To these conditions Fox assented. But the next day everything was in confusion. Newcastle had changed his mind. The conversation which took place between Fox and the Duke is one of the most curious in English history. “My brother,” said Newcastle, “when he was at the Treasury, never told anybody what he did with the secret-service money. No more will I.” The answer was obvious. Pelham had been not only First Lord of the Treasury, but also manager of the House of Commons; and it was therefore unnecessary for him to confide to any other person his dealings with the members of that House. “But how,” said Fox, “can I lead in the Commons without information on this head? How can I talk to gentlemen when I do not know which of them have received gratifications and which have not? And who,” he continued, “is to have the disposal of places?”—“I myself,” said the Duke. “How then am I to manage the House of Commons?”—“Oh, let the members of the House of Commons come to me.” Fox then mentioned the general election which was approaching, and asked how the ministerial boroughs were to be filled up. “Do not trouble yourself”, said Newcastle; “that is all settled.” This was too much for human nature to bear. Fox refused to accept the Secretaryship of State on such terms; and the Duke confided the management of the House of Commons to a dull, harmless man, whose name is almost forgotten in our time, Sir Thomas Robinson.

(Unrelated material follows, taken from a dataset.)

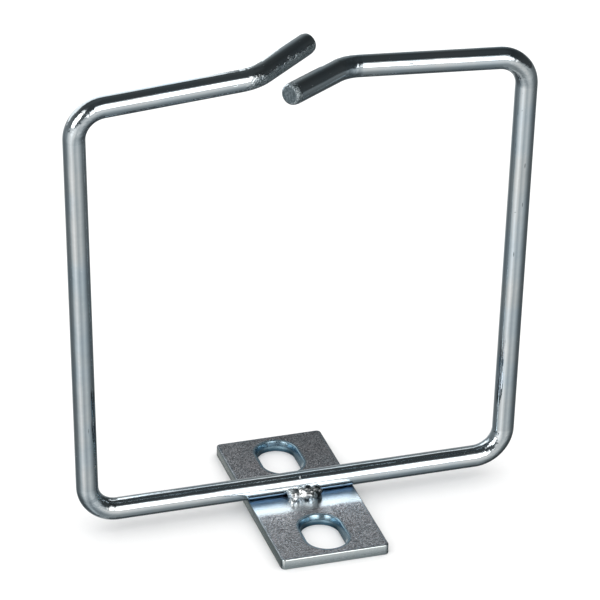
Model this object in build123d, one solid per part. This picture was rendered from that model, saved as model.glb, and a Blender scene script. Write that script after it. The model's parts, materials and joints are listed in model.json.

When Pitt returned from Bath, he affected great moderation, though his haughty soul was boiling with resentment. He did not complain of the manner in which he had been passed by, but said openly that, in his opinion, Fox was the fittest man to lead the House of Commons. The rivals, reconciled by their common interest and their common enmities, concerted a plan of operations for the next session. “Sir Thomas Robinson lead us!” said Pitt to Fox. “The Duke might as well send his jack-boot to lead us.”